The coveted award for public service reporting went to a small Virginia daily, the Bristol Herald Courier, for a series of stories by Daniel Gilbert that exposed a system that worked to deny royalties to landowners whose property sits on natural gas pools.

The judges said Gilbert’s work illuminated “the murky mismanagement of natural-gas royalties” owed to thousands of landowners in southwestern Virginia. Gilbert called the award “a hell of an honor” and said it underscored the importance of public service reporting in rural areas, the Associated Press reported.

The Herald Courier has a circulation of about 33,000, and Gilbert is one of its seven reporters. Editor J. Todd Foster said Gilbert’s reports involved “a lot of shoe leather” and showed that newspapers would survive in some form. “Nobody else is going to do this sort of reporting,” he said.

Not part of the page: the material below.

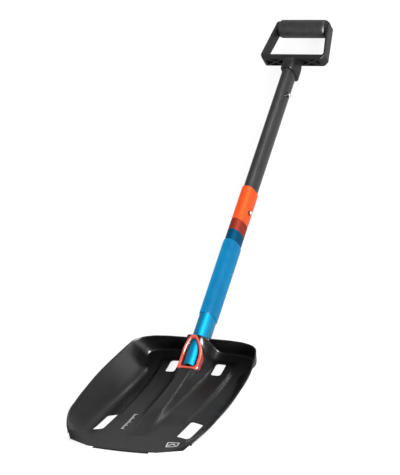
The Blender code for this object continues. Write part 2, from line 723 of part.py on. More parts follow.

Sig Gissler, the administrator of the Pulitzer Prizes, announced the awards at a news conference in New York and acknowledged the shift in how American journalism is presented, from the days when type was set by hand to its current electronic offspring. There were about 100 online entries from 50 websites this year, up from 65 entries in 2009, the first year the Pulitzers were opened to online publications.

“You could see they’re really doing serious journalism,” Gissler said of the nontraditional media entries. “I think over time they’re going to get stronger.”

Last year there were no winners among nontraditional media. This year, in addition to ProPublica, an online editorial cartoonist, Mark Fiore of SFGate.com, won for animated work that judges said “set a high standard for an emerging form of commentary.”

Stephen Engelberg, the managing editor of ProPublica, said the Pulitzer and other awards won recently by the organization proved the success of the fledgling outlet.

“We’ve had five or six stories that have been honored in different places. I think taken together, this plus other things is a moment that says that model . . . works. It is a validation,” he told the Associated Press.

ProPublica last month also was honored for its work with the Los Angeles Times on stories looking at the plight of civilian contract workers in Iraq and Afghanistan. Investigative Reporters and Editors gave ProPublica reporter T. Christian Miller -- formerly of the Los Angeles Times -- and Times reporter Doug Smith and photographer Francine Orr its online reporting award for the project. In February, the same work was honored with the $35,000 Selden Ring Award for Investigative Reporting.

Sharing the Pulitzer this year for investigative reporting with the ProPublica piece were Barbara Laker and Wendy Ruderman of the Philadelphia Daily News for their “resourceful reporting” that exposed a rogue police narcotics squad.

The New York Times was cited for explanatory and national reporting, in addition to its magazine collaboration with ProPublica.